Supreme Court of Canada will not hear B.C. groups' challenges against Trans Mountain pipeline expansion
Groups argued a previous judicial review of project's approval was unfairly denied
The Supreme Court of Canada has declined to hear five B.C.-based challenges against the approval of the Trans Mountain pipeline expansion project.
Groups determined to overturn the project — two First Nations, environmental organizations and teenage activists — had argued a previous judicial review of the pipeline's re-approval by the federal government was unfairly denied by a single judge from the Federal Court of Appeal in September.
The Squamish and Tsleil-Waututh First Nations, the Raincoast Conservation Foundation, B.C. Nature and several youth climate activists applied to the country's highest court for leave to appeal the dismissal last fall.
The Supreme Court declined to grant the leave in a decision posted Thursday. As is custom, the court did not provide reasons for its decision.
For one of the groups, the ruling marks the end of its six-year legal fight against the pipeline.
5 groups were originally among 12
Twelve groups originally filed challenges against the project with the Federal Court of Appeal last year.
On Sept. 4, the court only agreed to take up six of those appeals. It chose just to hear challenges based on the issue of whether the federal government consulted Indigenous peoples adequately before approving the project for a second time in June.
The federal court declined to hear the second part of the overall dispute: arguments centred on environmental concerns and claims of government bias. Several of the applicants argued the National Energy Board didn't do enough to address environmental and marine concerns when it green-lit the project, while the two First Nations said the federal cabinet couldn't objectively approve or deny the project because they own it.
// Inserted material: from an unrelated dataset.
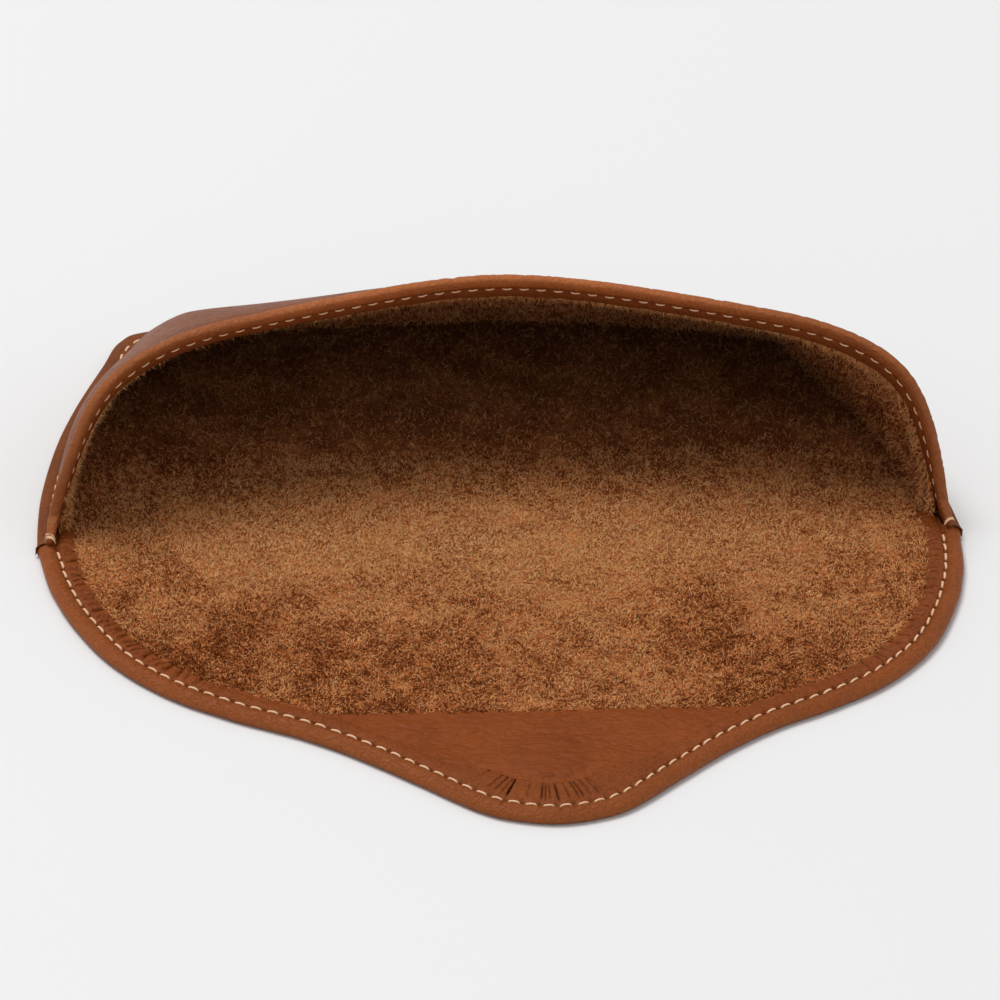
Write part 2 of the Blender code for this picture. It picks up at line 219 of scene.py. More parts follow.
def noise(points, size, seed=0):
    """Smooth random numbers from -1 to 1, with humps of about the given size."""
    table = np.random.default_rng(seed).uniform(-1, 1, (NOISE_CELLS,) * 3)
    at = np.asarray(points, float) / size + seed * 0.37
    cell = np.floor(at).astype(int)
    part = at - cell
    part = part * part * (3 - 2 * part)
    total = np.zeros(at.shape[:-1])
    for corner in itertools.product((0, 1), repeat=3):
        share = np.prod(np.where(corner, part, 1 - part), axis=-1)
        x, y, z = np.moveaxis((cell + corner) % NOISE_CELLS, -1, 0)
        total += share * table[x, y, z]
    return total


def rough(points, *layers):
    """Sum of noises, each given by its height, size and seed."""
    return sum(height * noise(points, size, seed) for height, size, seed in layers)


def slope(points, size, seed):
    """Direction in which the noise rises."""
    step = size * 0.2
    parts = []
    for axis in np.eye(3) * step:
        parts.append(noise(points + axis, size, seed) - noise(points - axis, size, seed))
    return np.stack(parts, axis=-1)


def half_curve(points, count):
    """Points spread evenly along the smooth curve through the given ones, which end on x = 0."""
    given = np.array(points, float)
    mirrored = given[-2].copy()
    mirrored[0] *= -1
    knots = np.vstack([2 * given[0] - given[1], given, mirrored])
    t = np.linspace(0, 1, CURVE_STEPS, endpoint=False)[:, None]
    spans = []
    for a, b, c, d in zip(knots, knots[1:], knots[2:], knots[3:]):
        bend = (2 * a - 5 * b + 4 * c - d) * t**2 + (3 * b - a - 3 * c + d) * t**3
        spans.append(0.5 * (2 * b + (c - a) * t + bend))
    dense = np.vstack(spans + [given[-1:]])
    steps = np.linalg.norm(np.diff(dense, axis=0), axis=1)
    run = np.concatenate([[0], np.cumsum(steps)])
    at = np.linspace(0, run[-1], count)
    return np.column_stack([np.interp(at, run, column) for column in dense.T])


def whole(half):
    """A half curve or half grid with its mirror image, from right to left."""
    other = half[-2::-1].copy()
    other[..., 0] *= -1
    return np.concatenate([half, other])


def run_length(path):
    """Distance of each point along the path, measured from its middle."""
    steps = np.linalg.norm(np.diff(path, axis=0), axis=1)
    run = np.concatenate([[0], np.cumsum(steps)])
    return run - run[-1] / 2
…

The four teenaged activists had said Ottawa did not fully consider the pipeline's potential impact on climate change before approving the project.
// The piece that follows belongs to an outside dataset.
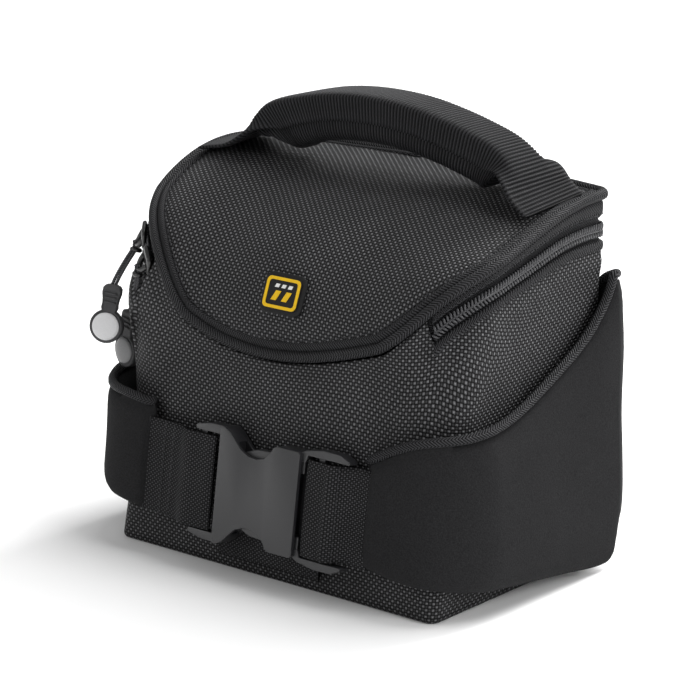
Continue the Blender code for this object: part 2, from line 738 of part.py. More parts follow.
def ribbon(name, path, heights, thickness, lean=0.0):
    """Webbing on edge along a path of (x, y) points, leaning so that its foot stands further forward."""
    rings = []
    for k, (x, y) in enumerate(path):
        before = path[max(k - 1, 0)]
        after = path[min(k + 1, len(path) - 1)]
        along = Vector((after[0] - before[0], after[1] - before[1])).normalized()
        side = Vector((-along.y, along.x)) * (thickness / 2)
        ring = []
        for sign, level in ((1, 0), (1, 1), (-1, 1), (-1, 0)):
            height = heights[level]
            splay = lean * (height - BUCKLE_AT[2])
            ring.append((x + side.x * sign, y + side.y * sign + splay, height))
        rings.append(ring)
    return loft(name, rings)


def build_straps():
    heights = (STRAP_BOTTOM, STRAP_BOTTOM + STRAP_HEIGHT)
    level = -BELT_FRONT - BELT_STAND_OFF - FRONT_SPLAY * (FRONT_SPLAY_TOP - BUCKLE_AT[2])
    at_wing = level - WING_THICKNESS / 2
    over_bar = BUCKLE_AT[1] - 0.0015 - GAP - STRAP_THICKNESS / 2 - 0.0002
    wing_end = belt_point(WING_END, BUCKLE_AT[2], 0).x - GAP
    free = wing_end - 0.868 * WEBBING
    path = [
        (wing_end, at_wing), (wing_end - 0.37 * free, at_wing - 0.0004), (wing_end - 0.87 * free, over_bar - 0.0006),
        (0.868 * WEBBING, over_bar), (0.711 * WEBBING, over_bar), (0.632 * WEBBING, over_bar + 0.0007),
    ]
    ribbon("strap_right", path, heights, STRAP_THICKNESS, FRONT_SPLAY)
    left_end = belt_point(WING_END - LEFT_SHORTER, BUCKLE_AT[2], 0).x - GAP
    free = left_end - 0.947 * WEBBING
    path = [
        (-left_end, at_wing), (0.28 * free - left_end, at_wing - 0.0004), (0.74 * free - left_end, at_wing - 0.0018),
        (-0.947 * WEBBING, over_bar - 0.0004), (-0.789 * WEBBING, over_bar), (-0.658 * WEBBING, over_bar),
        (-0.584 * WEBBING, over_bar + 0.0005),
    ]
    ribbon("strap_left", path, heights, STRAP_THICKNESS, FRONT_SPLAY)
    tail = BUCKLE_AT[1] + BUCKLE_HALF_THICKNESS + GAP + STRAP_THICKNESS / 2 + 0.0003
    path = [(share * WEBBING, tail) for share in (0.737, 0.289, -0.158, -0.605)]
    ribbon("strap_tail", path, TAIL_HEIGHTS, STRAP_THICKNESS, FRONT_SPLAY)
    half = BELT_HALF + BELT_STAND_OFF + SIDE_SPLAY * 0.05 + WING_THICKNESS / 2
    y = BASE_DEPTH / 2 + GAP + STRAP_THICKNESS / 2
    ribbon("belt_back", [(half, y), (0, y), (-half, y)], BACK_STRAP, STRAP_THICKNESS)


def buckle_matrix():
    forward = Vector((0, -1, FRONT_SPLAY)).normalized()
    right = Vector((1, 0, 0))
    up = forward.cross(right) * -1
    if up.z < 0:
        up = -up
    turn = Matrix((right, up, forward)).transposed().to_4x4()
    return Matrix.Translation(Vector(BUCKLE_AT)) @ turn


def plate(name, outline, low, high):
    """An outline in the buckle's own plane, in shares of the webbing, thickened between two depths."""
    place = buckle_matrix()
    rings = []
    for depth in (low, high):
        rings.append([place @ Vector((x * WEBBING, y * WEBBING, depth)) for x, y in outline])
    return loft(name, rings, soft=False)


def box(name, left, right, bottom, top, low, high):
    return plate(name, ((left, bottom), (right, bottom), (right, top), (left, top)), low, high)


def both_ways(outline):
    return list(outline) + [(x, -y) for x, y in reversed(outline)]


def build_buckle():
    thick = BUCKLE_HALF_THICKNESS
    arm = ARM_HALF_THICKNESS
    left, right = SLOT_LEFT
    # The housing: a plate with the two release notches, and two arms that hold a bar
    middle = [point for point in BUCKLE_OUTLINE if point[0] > -0.5]
    middle = [(right + 0.008, 0.592)] + middle
    housing = plate("buckle_housing", both_ways(middle), -thick, thick)
    rim = [point for point in BUCKLE_OUTLINE if point[0] < -0.45] + [(-0.316, 0.474), (-0.316, 0.395)]
    rim += [(right + 0.016, 0.395), (right + 0.016, 0.511)]
    for sign, word in ((1, "upper"), (-1, "lower")):
        side = [(x, y * sign) for x, y in rim]
        union(housing, plate(f"housing_arm_{word}", side, -arm, arm))
    union(housing, box("housing_bar", BAR_LEFT, left, -0.526, 0.526, -0.0015, 0.0015))
    near, half = CAVITY
    cut(housing, box("housing_cavity", near, 0.789, -half, half, -CAVITY_DEPTH, CAVITY_DEPTH))
    # The insert: a frame with a bar, and two prongs that fill the notches
    thin = arm - 0.0002
    deep = CAVITY_DEPTH - GAP
    base = plate("buckle_insert", both_ways([(0.534, 0.518), (0.587, 0.518)]), -thin, thin)
    for sign, word in ((1, "upper"), (-1, "lower")):
        side = [(x, y * sign) for x, y in INSERT_OUTLINE]
        union(base, plate(f"insert_arm_{word}", side, -arm, arm))
        prong = [(x, y * sign) for x, y in PRONG_OUTLINE]
        union(base, plate(f"insert_prong_{word}", prong, -deep, deep))
    union(base, box("insert_bar", 0.716, 0.795, -0.526, 0.526, -0.0015, 0.0015))
    union(base, box("insert_tongue", -0.158, 0.566, -0.066, 0.066, -deep, deep))


def rounded(half_width, half_height, radius, steps=4):
    points = []
    for corner, (sx, sy) in enumerate(((1, 1), (-1, 1), (-1, -1), (1, -1))):
        for k in range(steps + 1):
            angle = math.pi / 2 * (corner + k / steps)
            x = sx * (half_width - radius) + radius * math.cos(angle)
            points.append((x, sy * (half_height - radius) + radius * math.sin(angle)))
    return points


def build_badge():
    y, z = lid_middle(BADGE_SHARE)
    before = Vector(lid_middle(BADGE_SHARE - 0.05))
    after = Vector(lid_middle(BADGE_SHARE + 0.05))
    climb = (after - before).normalized()
    up = Vector((0, climb.x, climb.y))
    right = Vector((1, 0, 0))
    out = right.cross(up).normalized()
    centre = Vector((0, y, z)) + out * (GAP + 0.0003)
    width, height = BADGE_HALF
    shapes = (
        ("badge", rounded(width, height, BADGE_CORNER), 0.0, BADGE_THICKNESS),
        (
            "badge_face", rounded(width - BADGE_FACE_INSET, height - BADGE_FACE_INSET, BADGE_CORNER - 0.0014),
            BADGE_THICKNESS + GAP, BADGE_THICKNESS + GAP + BADGE_FACE_THICKNESS,
        ),
    )
    for name, outline, low, high in shapes:
        rings = []
        for depth in (low, high):
            rings.append([centre + right * a + up * b + out * depth for a, b in outline])
        loft(name, rings)


def build_mount():
    near = BASE_DEPTH / 2 + GAP + STRAP_THICKNESS + GAP
    rings = []
    for depth in (near, near + PLATE_THICKNESS):
        rings.append([(x, depth, PLATE_CENTRE + z) for x, z in rounded(*PLATE_HALF, 0.008)])
    loft("mount_plate", rings)


def main():
    clear_scene()
    build_body()
    build_lid()
    tube("lid_piping", edge_path(), PIPING_RADIUS, closed=True)
    build_zip()
    for number in (1, 2):
        build_pull(number, build_slider(number))
    build_handle()
    for left in (False, True):
        build_wing(left)
    build_straps()
    build_buckle()
    build_badge()
    build_mount()


main()
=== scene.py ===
"""Looks of a small handlebar bag: woven body and lid, zip, pulls, ribbed handle and a foam-winged belt."""

import math
from bisect import bisect

import bmesh
import bpy
import numpy as np
from mathutils import Matrix, Vector, noise


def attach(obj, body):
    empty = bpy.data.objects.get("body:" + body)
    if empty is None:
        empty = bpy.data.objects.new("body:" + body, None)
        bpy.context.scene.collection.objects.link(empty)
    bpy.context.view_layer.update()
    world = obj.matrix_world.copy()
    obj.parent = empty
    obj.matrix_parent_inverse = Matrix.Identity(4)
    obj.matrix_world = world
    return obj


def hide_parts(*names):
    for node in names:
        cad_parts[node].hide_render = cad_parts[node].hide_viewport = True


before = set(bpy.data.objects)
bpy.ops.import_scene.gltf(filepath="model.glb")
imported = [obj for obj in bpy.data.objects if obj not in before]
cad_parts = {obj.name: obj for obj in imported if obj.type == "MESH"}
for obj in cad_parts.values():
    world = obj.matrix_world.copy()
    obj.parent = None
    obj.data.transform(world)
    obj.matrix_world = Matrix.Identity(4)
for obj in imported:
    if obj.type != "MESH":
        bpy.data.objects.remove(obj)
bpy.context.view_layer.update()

# The bag's own sizes, as in its CAD source, in metres
BASE_WIDTH = 0.160
BASE_DEPTH = 0.100
SIDE_FLARE = 0.0035
FRONT_LEAN = 0.0065
SHOULDER_HEIGHT = 0.125
BASE_CORNER = 0.0045
SHOULDER_CORNER_WIDTH = 0.042
SHOULDER_CORNER_DEPTH = 0.030
BACK_CORNER = 0.004
BODY_WALL = 0.0022
GAP = 0.0003
LEFT_RISE = 0.0060
LEFT_BULGE = 0.0065
LEFT_ACROSS = (0.030, 0.045)
RISE_FROM = (0.095, 0.040)
BULGE_FROM = (0.030, 0.075)
LEFT_MIDDLE = -0.010
LEFT_REACH = 0.062
TONGUE_HEIGHT = 0.087
BACK_HEIGHT = 0.1465
BACK_CROWN = 0.003
PIPING_RADIUS = 0.0021
LID_MIDDLE = ((0.004, 0.520), (0.182, 0.984))
LID_SHY = (0.029, 0.012)
LID_ROWS = (
    (0, 0), (0.08, 0.06), (0.16, 0.16), (0.24, 0.28), (0.32, 0.42),
    (0.39, 0.58), (0.476, 0.755), (0.56, 0.86), (0.65, 0.92), (1, 1),
)
ZIP_START = 12
ZIP_FRONT = 10.9
ZIP_DROP_FRONT = 0.0095
ZIP_DROP_BACK = 0.0138
COIL_HALF = 0.0027
TAPE_SHOWING = 0.0021
SLIDER_SHARES = (0.368, 0.322)
SLIDER_THICKNESS = 0.0026
BAIL_OUT = 0.0026
BAIL_DROP = 0.0034
HANDLE_Y = 0.0215
HANDLE_HALF = 0.0160
HANDLE_REACH = 0.0795
HANDLE_FOOT = 0.1463
HANDLE_RISE = 0.0329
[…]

The Squamish Nation and the Tsleil-Wautuh Nation were among the groups who succeeded at the federal court in September, but pressed ahead to the Supreme Court of Canada because they thought concerns around bias and the environment should be heard.
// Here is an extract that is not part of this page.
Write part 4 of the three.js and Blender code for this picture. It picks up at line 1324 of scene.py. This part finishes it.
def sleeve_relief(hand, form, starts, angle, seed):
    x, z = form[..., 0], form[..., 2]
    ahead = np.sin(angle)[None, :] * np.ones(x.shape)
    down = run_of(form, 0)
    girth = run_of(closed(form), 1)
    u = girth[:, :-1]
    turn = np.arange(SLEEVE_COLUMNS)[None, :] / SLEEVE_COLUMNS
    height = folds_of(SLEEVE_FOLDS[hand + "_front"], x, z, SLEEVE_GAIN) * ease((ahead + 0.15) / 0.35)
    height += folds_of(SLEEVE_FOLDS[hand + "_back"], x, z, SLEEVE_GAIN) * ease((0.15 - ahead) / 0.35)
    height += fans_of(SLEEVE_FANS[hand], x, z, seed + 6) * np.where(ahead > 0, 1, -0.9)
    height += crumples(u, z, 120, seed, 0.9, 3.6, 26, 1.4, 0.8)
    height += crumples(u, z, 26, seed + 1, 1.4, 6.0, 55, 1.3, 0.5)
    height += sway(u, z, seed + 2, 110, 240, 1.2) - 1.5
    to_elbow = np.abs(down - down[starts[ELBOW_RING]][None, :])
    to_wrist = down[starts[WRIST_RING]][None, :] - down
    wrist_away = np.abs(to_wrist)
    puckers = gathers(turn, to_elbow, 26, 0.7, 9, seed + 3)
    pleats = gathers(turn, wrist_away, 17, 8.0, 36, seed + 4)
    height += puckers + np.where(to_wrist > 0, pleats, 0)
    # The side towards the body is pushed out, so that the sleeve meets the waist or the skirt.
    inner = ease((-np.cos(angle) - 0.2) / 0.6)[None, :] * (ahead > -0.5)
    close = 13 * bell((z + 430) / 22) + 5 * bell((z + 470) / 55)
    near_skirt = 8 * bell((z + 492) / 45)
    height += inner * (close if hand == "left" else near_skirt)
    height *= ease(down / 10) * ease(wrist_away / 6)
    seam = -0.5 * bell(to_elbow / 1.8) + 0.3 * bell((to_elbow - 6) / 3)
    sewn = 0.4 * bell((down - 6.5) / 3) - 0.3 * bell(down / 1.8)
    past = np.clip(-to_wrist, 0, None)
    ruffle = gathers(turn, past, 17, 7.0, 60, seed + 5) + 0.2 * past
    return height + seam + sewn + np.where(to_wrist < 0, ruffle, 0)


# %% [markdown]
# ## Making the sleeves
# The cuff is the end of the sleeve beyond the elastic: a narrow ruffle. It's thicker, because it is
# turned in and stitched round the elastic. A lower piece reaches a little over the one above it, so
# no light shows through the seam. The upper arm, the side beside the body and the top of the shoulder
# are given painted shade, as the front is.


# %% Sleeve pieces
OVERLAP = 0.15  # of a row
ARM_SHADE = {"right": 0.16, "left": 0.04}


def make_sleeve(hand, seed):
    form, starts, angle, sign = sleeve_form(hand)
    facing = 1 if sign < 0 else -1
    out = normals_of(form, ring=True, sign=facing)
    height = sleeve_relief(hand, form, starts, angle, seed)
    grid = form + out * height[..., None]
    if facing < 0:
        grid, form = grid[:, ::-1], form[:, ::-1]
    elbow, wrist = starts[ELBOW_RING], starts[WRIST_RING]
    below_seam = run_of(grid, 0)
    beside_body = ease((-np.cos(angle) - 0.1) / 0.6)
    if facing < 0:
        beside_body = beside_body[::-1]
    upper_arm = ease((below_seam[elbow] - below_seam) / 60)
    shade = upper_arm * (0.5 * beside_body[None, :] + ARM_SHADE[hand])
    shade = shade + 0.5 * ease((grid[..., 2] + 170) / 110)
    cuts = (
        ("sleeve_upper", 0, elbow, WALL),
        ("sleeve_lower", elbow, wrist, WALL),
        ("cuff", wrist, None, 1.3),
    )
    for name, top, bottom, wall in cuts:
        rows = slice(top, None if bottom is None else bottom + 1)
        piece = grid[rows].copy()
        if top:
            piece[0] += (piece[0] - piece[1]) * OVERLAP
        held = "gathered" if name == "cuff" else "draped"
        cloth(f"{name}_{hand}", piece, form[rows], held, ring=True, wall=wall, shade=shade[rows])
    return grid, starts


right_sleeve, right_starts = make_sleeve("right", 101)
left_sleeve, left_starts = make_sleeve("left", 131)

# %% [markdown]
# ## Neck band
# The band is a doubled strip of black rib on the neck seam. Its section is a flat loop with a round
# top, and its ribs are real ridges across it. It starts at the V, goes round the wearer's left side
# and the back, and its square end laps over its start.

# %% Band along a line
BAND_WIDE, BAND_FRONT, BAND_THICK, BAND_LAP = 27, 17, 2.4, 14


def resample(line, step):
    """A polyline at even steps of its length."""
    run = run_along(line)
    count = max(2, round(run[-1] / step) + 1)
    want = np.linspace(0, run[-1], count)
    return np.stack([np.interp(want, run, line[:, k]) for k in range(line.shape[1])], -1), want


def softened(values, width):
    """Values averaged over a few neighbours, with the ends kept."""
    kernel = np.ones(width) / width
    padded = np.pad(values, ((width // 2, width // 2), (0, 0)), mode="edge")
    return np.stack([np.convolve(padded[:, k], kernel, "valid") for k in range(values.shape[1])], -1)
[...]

"Obviously, this pipeline has become a political issue as much as a legal or economic issue," said lawyer Eugene Kung, who was not named in the application to the Supreme Court but has previously worked to stop the expansion project.
"What the applicants are looking for is just that the laws of Canada be applied when this project is approved. They've said that it hasn't, and that has very real consequences."
The Raincoast Conservation Foundation, one of the groups which lost its bid Thursday, has long been fighting the pipeline on the basis that the project would further threaten B.C.'s southern resident killer whales.
The foundation cannot pursue its legal challenge further, as there's no court higher than the Supreme Court of Canada.
"This scenario should serve as a wake-up call," Margot Venton said in a statement Thursday. "If the government is allowed to shirk its responsibilities [to at-risk species], then there is something fundamentally wrong with how Canadian species protection works in practice."
Rebecca Wolf Gage, 13, said she and the other activists were "devastated" they will not have their day in court.
"I feel like I have failed the generations of the future by not being able to stop this pipeline," Wolf Gage said in a statement.
The sixth group whose challenges were dismissed in federal court in September did not join the other five in pursuing leave to appeal with the Supreme Court.
The proposed Trans Mountain pipeline expansion would carry nearly a million barrels of refined oil products and crude oils from Alberta to the B.C. coast every day. The Crown corporation that now owns the line has previously said the expansion will be finished by mid-2022.
A statement from Alberta Energy Minister Sonya Savage said Thursday's decision "clears the way" for the project to be finished, though she said recent blockades at pipeline and rail sites elsewhere in Canada "continue to be a concern" for the national economy.